Before we decide what prospects to draft, what free agents to sign and re-sign and who should be traded, looking at how the minutes all shook out last season will probably create more informed rants. At least one would hope.

The above workbook has three sheets. First is a roster listing the size of each player sorted by height (from the Timberwolves website). As you can see, we don't really have any 7-footers; and the tallest guy on the team played 6% of the minutes at center (as you'll see on the second sheet). It's also worth mentioning that Telfair at 6'0" and Smith at 6'8" are pretty generous measurements. Moroni went back-to-back with Craiggers at a Wolves event and Craig really only had 2" at the most on him. Moroni is 6'4". As far as I can tell, everything else looks reasonably accurate.

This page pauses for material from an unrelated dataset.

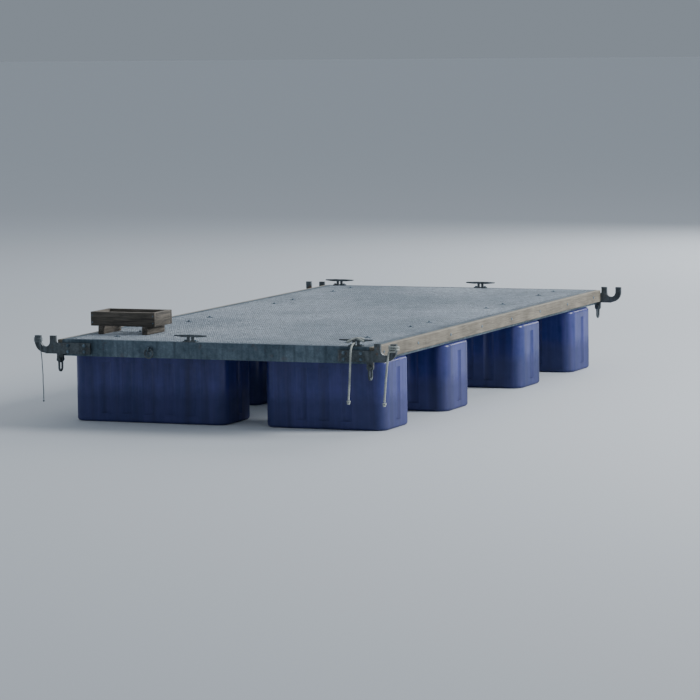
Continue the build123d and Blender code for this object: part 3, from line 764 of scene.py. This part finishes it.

The second sheet is a mix of how much everyone played (from Basketball Reference) and what portion of time each player played by position ( When considering that we didn't really suffer serious injuries (Foye we expected to be out and have a rusty-looking season, Ratliff has been battling injury for years, and Telfair missed a quarter of the season), it looks like we really spread out the minutes. Only Jefferson, Telfair and Foye averaged more than 30 minutes (Telfair and Foye essentially traded off a good number of minutes given the timing of their aforementioned injuries). Gomes and Jaric were close to 30, but the minutes look pretty well distributed when you take a look at the TOTAL column.

While distributing minutes broadly helps determine what kind of talent you've got across the roster, it's not a sustainable rotation. That's why Antoine Walker, Greg Buckner, Michael Doleac and Mark Madsen sat so much this season; they're known commodities.

The final sheet is your classic depth chart, with a shading pattern for minutes played by position (from the percentages). The first thing that pops up to me is where the free agents show up. Telfair and Gomes played the most points at their positions and three out of the four guys who played signicificant minutes at center are free agents (not to mention that two of them are under 6'10").

With so many free agents, a serious lack of height and few guys that have proven they're worth building around, the moves of this offseason should have a larger-than-normal impact on next year's rotation.